The equation you wrote only makes one choice that should answer all questions about this context: it chooses a representation of the $\alpha_i$ matrices with $$\alpha_i = \sigma_i$$ where $\sigma_i$ are the three Pauli matrices. You may check that if you substitute the Pauli matrices (particular $2\times 2$ matrices listed in the Wikipedia article linked in the previous sentence) for $\alpha_i$ on the left hand side of your equation, you obtain the right hand side.

If your formula had the Greek letter $\sigma$ instead of $\alpha$ on the left hand side, it would be uncontroversial. However, with $\alpha$, it is problematic. The $\alpha_i$ matrices are really $4\times 4$, not $2\times 2$, so all the equations above must be interpreted so that each matrix entry of the Pauli matrices is actually a block $$z \to \pmatrix {z&0 \\ 0&-z }.$$ We say that the Pauli matrices were tensor-multiplied by a $2\times 2$ unit matrix (in certain order). This extra tensor factor actually can't be the unit matrix because one couldn't find any matrix $\beta$ that anticommutes with all the $\alpha_i$ matrices. But it may be another $\sigma_z$, for example, in which case $\beta$ may be chosen to be ${\rm diag}(\sigma_x,\sigma_x)$, for example.
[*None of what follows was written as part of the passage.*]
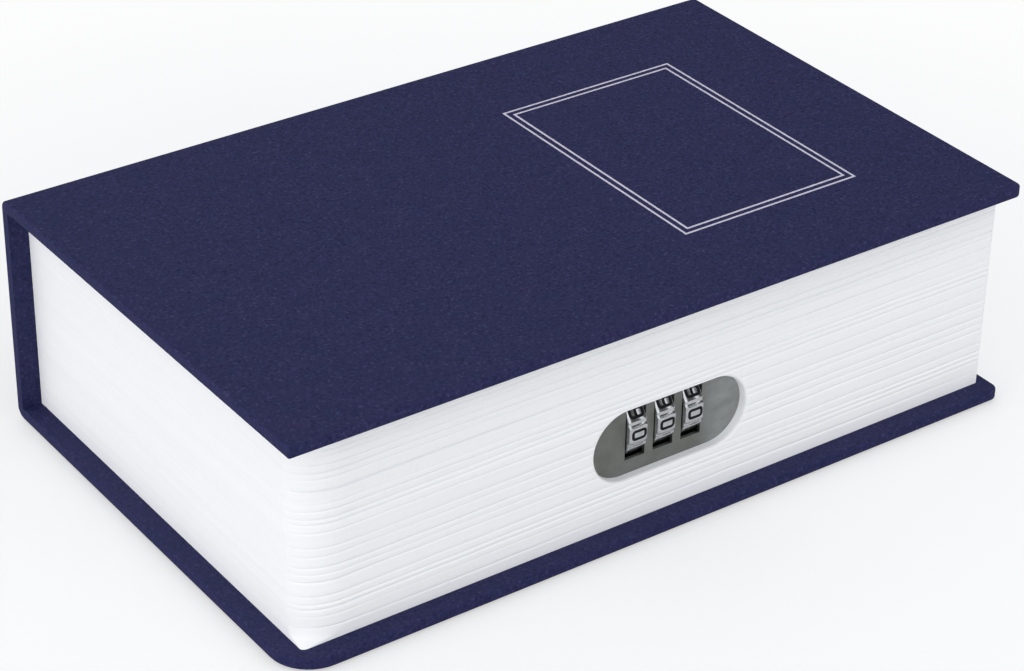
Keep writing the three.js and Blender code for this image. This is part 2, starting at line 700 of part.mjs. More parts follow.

Alternatively, you should ignore the source and learn some/all of the standard representations of the Dirac matrices.

At any rate, something is sloppy about the notation in which $\alpha_i$ were written as $2\times 2$ matrices and the simplest recipe to get $4\times 4$ matrices (tensor product with the $2\times 2$ unit matrix) doesn't work. So one should first see what $4\times 4$ matrices your source (if it is correct at all) actually means.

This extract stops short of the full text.